> Prompt:
Everything from the line containing "place = resting_place(pieces.values())" through the line containing "before = set(bpy.data.objects)" should be repeated exactly, and nothing else from the data.

> Collected material:
* begin *

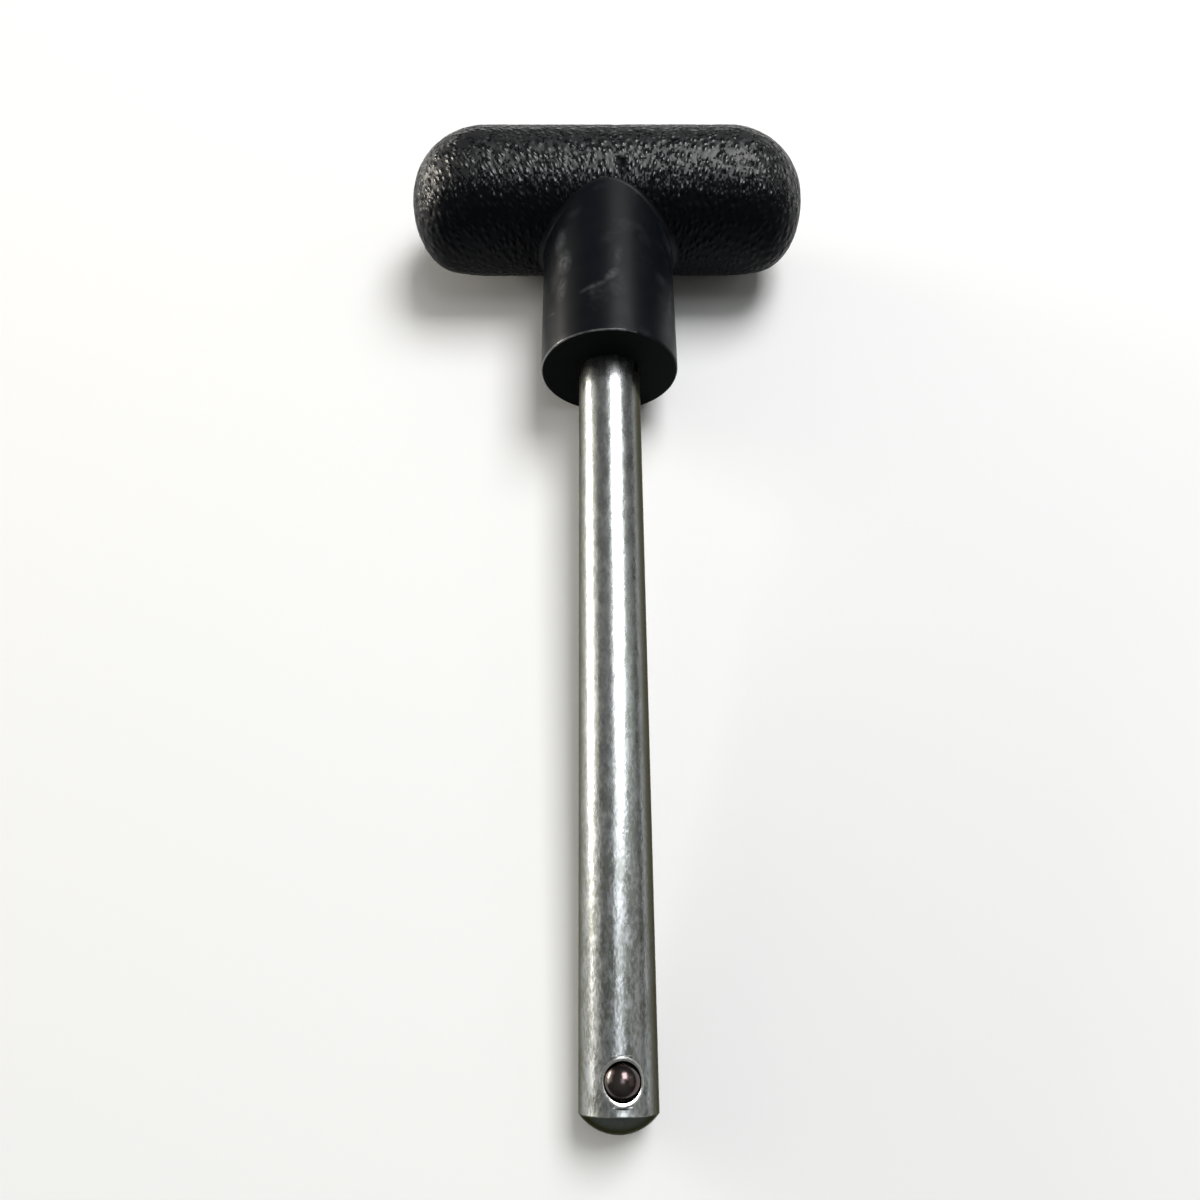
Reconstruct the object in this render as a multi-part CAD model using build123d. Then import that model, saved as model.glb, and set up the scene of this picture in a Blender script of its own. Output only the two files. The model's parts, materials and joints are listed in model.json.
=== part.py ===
from build123d import *
from math import asin, atan2, cos, degrees, hypot, pi, radians, sin, sqrt, tan
import os

# A weight stack pin: a T-shaped grip moulded round a steel shank, with a sprung ball near its tip.
# It is drawn hanging: the shank down the Z axis, the hub's end face at Z = 0, the bar along X and
# the ball towards -Y. At the end it is laid on its back, the way it comes to rest on a table.
# Lengths are in millimetres.

# Shank, with a crowned tip and an anchor end inside the grip
SHANK_DIA = 10.0
SHANK_REACH = 108.7
CROWN_HEIGHT = 2.4
ANCHOR_LENGTH = 40.0
ANCHOR_CHAMFER = 0.8

# Straight knurl and ring groove that lock the anchor end in the grip
KNURL_START = 14.0
KNURL_LENGTH = 12.0
KNURL_TEETH = 24
KNURL_DEPTH = 0.45
GROOVE_START = 31.0
GROOVE_WIDTH = 3.0
GROOVE_DEPTH = 0.9

# Grip: a round bar, a little deeper below, whose ends curve in sooner at the top than at the
# underside, on a round hub that flares a little towards its end face
BAR_DIA = 24.9
BAR_LENGTH = 69.1
BAR_RISE = 36.9
UNDERSIDE_DEPTH = 12.9
TOP_CORNER_REACH = 13.4
UNDERSIDE_CORNER_REACH = 7.2
END_SECTIONS = 8
HUB_FACE_DIA = 22.5
HUB_FLARE_ANGLE = 0.3
HUB_EDGE_RADIUS = 0.4
HUB_TO_BAR_FILLET = 1.0
GATE_DIMPLE_DIA = 1.9
GATE_DIMPLE_DEPTH = 0.35
GATE_DIMPLE_ANGLE = 12.0
GATE_DIMPLE_OFFSET = 1.2

# Ball, the bore across the shank that holds it, and the staking that narrows the bore's mouth.
# The bore is drilled a few degrees to one side of the bar's front.
BALL_DIA = 5.0
BALL_PROTRUSION = 0.7
BALL_TO_TIP_EDGE = 3.7
BALL_TURN = 5.0
BALL_CLEARANCE = 0.03
MOUTH_DIA = 4.8
MOUTH_BEVEL = 0.2
BORE_FLOOR = 1.6
STAKE_OFFSET = 2.8
STAKE_DEPTH = 0.22
STAKE_ANGLE = 84.0

# Coil spring under the ball
WIRE_DIA = 0.6
COIL_COUNT = 3.5
SPRING_SIDE_CLEARANCE = 0.15
SPRING_END_CLEARANCE = 0.03

shank_radius = SHANK_DIA / 2
bar_radius = BAR_DIA / 2
ball_radius = BALL_DIA / 2
mouth_radius = MOUTH_DIA / 2
bore_radius = ball_radius + BALL_CLEARANCE
ball_height = shank_radius + BALL_PROTRUSION - ball_radius
bore_floor_height = BORE_FLOOR - shank_radius
ball_level = BALL_TO_TIP_EDGE - SHANK_REACH
ball_turn = radians(BALL_TURN)

# In the ball's plane X runs across the shank, Y up the shank and Z out of it through the ball
ball_plane = Plane(
    origin=(0, 0, ball_level),
    x_dir=(cos(ball_turn), sin(ball_turn), 0),
    z_dir=(sin(ball_turn), -cos(ball_turn), 0),
)


def turned_blank():
    """Shank as turned: crowned tip, plain rod, ring groove and chamfered anchor end."""
    groove_radius = shank_radius - GROOVE_DEPTH
    tip = (0, -SHANK_REACH - CROWN_HEIGHT)
    tip_edge = (shank_radius, -SHANK_REACH)
    crown_radius = (shank_radius**2 + CROWN_HEIGHT**2) / (2 * CROWN_HEIGHT)
    half_turn = asin(shank_radius / crown_radius) / 2
    crown_middle = (crown_radius * sin(half_turn), tip[1] + crown_radius * (1 - cos(half_turn)))
    crown = ThreePointArc(tip, crown_middle, tip_edge)
    side = Polyline(
        tip_edge,
        (shank_radius, GROOVE_START),
        (groove_radius, GROOVE_START),
        (groove_radius, GROOVE_START + GROOVE_WIDTH),
        (shank_radius, GROOVE_START + GROOVE_WIDTH),
        (shank_radius, ANCHOR_LENGTH - ANCHOR_CHAMFER),
        (shank_radius - ANCHOR_CHAMFER, ANCHOR_LENGTH),
        (0, ANCHOR_LENGTH),
        tip,
    )
    return revolve(Plane.XZ * make_face(crown + side), axis=Axis.Z)


def knurl_grooves():
    """The V-grooves of the knurl, as a ring round the rod less a star-shaped core."""
    star_points = []
    for step in range(2 * KNURL_TEETH):
        radius = shank_radius - KNURL_DEPTH * (step % 2)
        angle = pi * step / KNURL_TEETH
        star_points.append((radius * cos(angle), radius * sin(angle)))
    band = Plane.XY.offset(KNURL_START)
    ring = extrude(band * Circle(shank_radius + KNURL_DEPTH), KNURL_LENGTH)
    star = extrude(band * Polygon(*star_points, align=None), KNURL_LENGTH)
    return ring - star


def ball_bore():
    """Blind bore with a flat floor, closed in round the ball to a mouth smaller than the ball."""
    outside = shank_radius + BALL_PROTRUSION
    seat_turn = asin(mouth_radius / bore_radius)
    middle_turn = (seat_turn + pi / 2) / 2
    wall_top = (bore_radius, ball_height)
    seat_middle = (bore_radius * sin(middle_turn), ball_height + bore_radius * cos(middle_turn))
    seat_edge = (mouth_radius, ball_height + bore_radius * cos(seat_turn))
    wall = Polyline((0, outside), (0, bore_floor_height), (bore_radius, bore_floor_height), wall_top)
    seat = ThreePointArc(wall_top, seat_middle, seat_edge)
    mouth = Polyline(seat_edge, (mouth_radius, outside), (0, outside))
    return ball_plane * revolve(Plane.XZ * make_face(wall + seat + mouth), axis=Axis.Z)


def stake_marks():
    """Two straight punch grooves across the shank, one on each side of the ball."""
    bottom = shank_radius - STAKE_DEPTH
    top = shank_radius + STAKE_DEPTH
    half_width = (top - bottom) * tan(radians(STAKE_ANGLE / 2))
    across = Plane.YZ.offset(-shank_radius)
    groove = Polygon((0, bottom), (half_width, top), (-half_width, top), align=None)
    offsets = (-STAKE_OFFSET, STAKE_OFFSET)
    return [ball_plane * extrude(across * Pos(offset, 0) * groove, SHANK_DIA) for offset in offsets]


def shank():
    """Steel shank: turned, knurled, bored across for the ball, bevelled round the ball and staked."""
    body = turned_blank() - knurl_grooves() - ball_bore()
    mouth_wall = [face for face in body.faces().filter_by(GeomType.CYLINDER) if is_mouth_wall(face)]
    rim = mouth_wall[0].edges().filter_by(GeomType.BSPLINE)
    return chamfer(rim, MOUTH_BEVEL) - stake_marks()


def is_mouth_wall(face):
    """Whether a round face is the wall of the bore's mouth, by its radius."""
    return abs(face.radius - mouth_radius) < BALL_CLEARANCE / 2


def detent_ball():
    """Hardened steel ball."""
    return ball_plane * Pos(0, 0, ball_height) * Sphere(ball_radius)


def detent_spring():
    """Compression spring between the bore's floor and the ball."""
    wire_radius = WIRE_DIA / 2
    coil_radius = bore_radius - SPRING_SIDE_CLEARANCE - wire_radius
    ball_to_coil = ball_radius + wire_radius + SPRING_END_CLEARANCE
    top = ball_height - sqrt(ball_to_coil**2 - coil_radius**2)
    bottom = bore_floor_height + SPRING_END_CLEARANCE + wire_radius
    pitch = (top - bottom) / COIL_COUNT
    path = Pos(0, 0, bottom) * Helix(pitch, top - bottom, coil_radius)
    wire_end = Plane(origin=path @ 0, z_dir=path % 0) * Circle(wire_radius)
    return ball_plane * sweep(wire_end, path=path, is_frenet=True)


def bar_section(x):
    """Section of the bar at a place along it: round above, and deeper below."""
    top_start = BAR_LENGTH / 2 - TOP_CORNER_REACH
    underside_start = BAR_LENGTH / 2 - UNDERSIDE_CORNER_REACH
    top_share = max(abs(x) - top_start, 0) / TOP_CORNER_REACH
    underside_share = max(abs(x) - underside_start, 0) / UNDERSIDE_CORNER_REACH
    width = bar_radius * sqrt(1 - top_share**2)
    depth = UNDERSIDE_DEPTH * sqrt(1 - underside_share**2)
    upper = EllipticalCenterArc((0, 0), width, width, 0, arc_size=180)
    lower = EllipticalCenterArc((0, 0), width, depth, 180, arc_size=180)
    place = Plane(origin=(x, 0, BAR_RISE), x_dir=(0, 1, 0), z_dir=(1, 0, 0))
    return place * make_face(upper + lower)


def bar_end(side):
    """Rounded end of the bar, lofted through sections that close in on its outermost point."""
    start = BAR_LENGTH / 2 - TOP_CORNER_REACH
    sections = []
    for step in range(END_SECTIONS):
        turn = pi / 2 * step / END_SECTIONS
        sections.append(bar_section(side * (start + TOP_CORNER_REACH * sin(turn))))
    return loft(sections + [Vertex(side * BAR_LENGTH / 2, 0, BAR_RISE)])


def crossbar():
    """Crossbar of the grip: a straight rod between two rounded ends."""
    straight_length = BAR_LENGTH - 2 * TOP_CORNER_REACH
    rod = extrude(bar_section(-straight_length / 2), straight_length)
    return rod + bar_end(-1) + bar_end(1)


def hub():
    """Slightly flared hub with a softened edge round its end face."""
    face_radius = HUB_FACE_DIA / 2
    top_radius = face_radius - BAR_RISE * tan(radians(HUB_FLARE_ANGLE))
    body = Pos(0, 0, BAR_RISE / 2) * Cone(face_radius, top_radius, BAR_RISE)
    return fillet(body.edges().sort_by(Axis.Z)[0], HUB_EDGE_RADIUS)


def gate_dimple():
    """Shallow round dimple that the moulding's gate left in the front of the bar, above the hub."""
    radius = (GATE_DIMPLE_DIA**2 / 4 + GATE_DIMPLE_DEPTH**2) / (2 * GATE_DIMPLE_DEPTH)
    reach = bar_radius - GATE_DIMPLE_DEPTH + radius
    angle = radians(GATE_DIMPLE_ANGLE)
    place = Pos(GATE_DIMPLE_OFFSET, -reach * cos(angle), BAR_RISE - reach * sin(angle))
    return place * Sphere(radius)


def grip():
    """One moulding: bar and hub blended together, round the shank's anchor end."""
    body = crossbar() + hub()
    hub_wall = body.faces().filter_by(GeomType.CONE)[0]
    body = fillet(hub_wall.edges().filter_by(GeomType.BSPLINE), HUB_TO_BAR_FILLET)
    return body - gate_dimple() - shank()


def tilt_onto(setback, height, radius):
    """Angle at which a rounded edge and the tip's edge both touch the table.

    The edge's centre of curvature is set back from the shank's axis and lies at a height above the
    hub's end face.
    """
    rise = setback - shank_radius
    span = height + SHANK_REACH
    return degrees(atan2(rise, span) + asin(radius / hypot(rise, span)))


def resting_tilt():
    """Angle between the shank and the table: the tip lies on it, and the hub's rim or the bar."""
    rim_setback = HUB_FACE_DIA / 2 - HUB_EDGE_RADIUS
    onto_rim = tilt_onto(rim_setback, HUB_EDGE_RADIUS, HUB_EDGE_RADIUS)
    onto_bar = tilt_onto(0, BAR_RISE, bar_radius)
    return max(onto_rim, onto_bar)


def resting_place(pieces):
    """Move that lays the pin on its back on Z = 0, with the origin under the middle of its box."""
    turn = Rot(resting_tilt() - 90, 0, 0)
    boxes = [(turn * piece).bounding_box() for piece in pieces]
    front = min(box.min.Y for box in boxes)
    back = max(box.max.Y for box in boxes)
    floor = min(box.min.Z for box in boxes)
    return Pos(0, -(front + back) / 2, -floor) * turn


def main():
    """Write each piece of the resting pin to its own file."""
    pieces = {
        "grip": grip(),
        "shank": shank(),
        "detent_ball": detent_ball(),
        "detent_spring": detent_spring(),
    }
    place = resting_place(pieces.values())
    os.makedirs("parts", exist_ok=True)
    for name, piece in pieces.items():
        export_step(place * piece, f"parts/{name}.step")


if __name__ == "__main__":
    main()
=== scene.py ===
import json
from math import pi, radians, tan

import bpy
import numpy as np
from mathutils import Matrix, Vector


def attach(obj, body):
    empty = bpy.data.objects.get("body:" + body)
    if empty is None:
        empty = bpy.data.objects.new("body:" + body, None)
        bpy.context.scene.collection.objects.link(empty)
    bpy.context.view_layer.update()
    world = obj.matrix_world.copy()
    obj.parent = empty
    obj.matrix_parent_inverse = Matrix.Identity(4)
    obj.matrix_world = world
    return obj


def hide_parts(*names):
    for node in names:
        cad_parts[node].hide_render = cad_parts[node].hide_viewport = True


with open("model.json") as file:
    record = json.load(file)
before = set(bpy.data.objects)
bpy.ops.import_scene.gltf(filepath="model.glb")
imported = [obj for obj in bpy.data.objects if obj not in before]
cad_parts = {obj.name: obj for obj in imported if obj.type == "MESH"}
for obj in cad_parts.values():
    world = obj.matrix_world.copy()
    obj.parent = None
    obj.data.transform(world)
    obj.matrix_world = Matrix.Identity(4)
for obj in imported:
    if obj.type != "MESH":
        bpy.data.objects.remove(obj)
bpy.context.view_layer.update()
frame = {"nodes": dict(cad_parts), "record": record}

# The pin's own frame: Z up the shank, X along the grip's bar, the bar's front towards -Y, and the origin
# in the middle of the hub's end face. Shapes are worked out there in millimetres, then laid in place.
MM = 0.001
mounts = {mount["name"]: mount for mount in frame["record"]["mounts"]}
shank_mount = mounts["shank"]
up_the_shank = -Vector(shank_mount["axis"])
along_the_bar = Vector((1, 0, 0))
half_clean_length = shank_mount["dims"]["length_mm"] / 2 * MM
face_middle = Vector(shank_mount["pos_m"]) + up_the_shank * half_clean_length
turn = Matrix((along_the_bar, up_the_shank.cross(along_the_bar), up_the_shank)).transposed()
PIN_FRAME = Matrix.Translation(face_middle) @ turn.to_4x4()
UPWARDS = np.array([0.0, 0.0, 1.0])

# Grip; the edge line is how far the hub's blend stands above the bar where they meet
BAR_RADIUS = 12.45
BAR_LENGTH = 69.1
BAR_RISE = 36.9
UNDERSIDE_DEPTH = 12.9
TOP_CORNER_REACH = 13.4
UNDERSIDE_CORNER_REACH = 7.2
SHANK_RADIUS = shank_mount["dims"]["r_mm"]
ANCHOR_LENGTH = 40.0
HUB_FACE_RADIUS = 11.25
HUB_FLARE = tan(radians(0.3))
HUB_EDGE_RADIUS = 0.4
HUB_TO_BAR_FILLET = 1.0
HUB_EDGE_LINE = 0.04

# Fineness of the meshes: points round each form, and rings up the parts of the hub's profile
HUB_SIDES = 200
HUB_FACE_RINGS = 8
HUB_EDGE_RINGS = 8
HUB_WALL_RINGS = 29
HUB_BLEND_RINGS = 12
BORE_SIDES = 96
LIP_SIDES = 120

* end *

> Right answer:
    place = resting_place(pieces.values())
    os.makedirs("parts", exist_ok=True)
    for name, piece in pieces.items():
        export_step(place * piece, f"parts/{name}.step")


if __name__ == "__main__":
    main()
=== scene.py ===
import json
from math import pi, radians, tan

import bpy
import numpy as np
from mathutils import Matrix, Vector


def attach(obj, body):
    empty = bpy.data.objects.get("body:" + body)
    if empty is None:
        empty = bpy.data.objects.new("body:" + body, None)
        bpy.context.scene.collection.objects.link(empty)
    bpy.context.view_layer.update()
    world = obj.matrix_world.copy()
    obj.parent = empty
    obj.matrix_parent_inverse = Matrix.Identity(4)
    obj.matrix_world = world
    return obj


def hide_parts(*names):
    for node in names:
        cad_parts[node].hide_render = cad_parts[node].hide_viewport = True


with open("model.json") as file:
    record = json.load(file)
before = set(bpy.data.objects)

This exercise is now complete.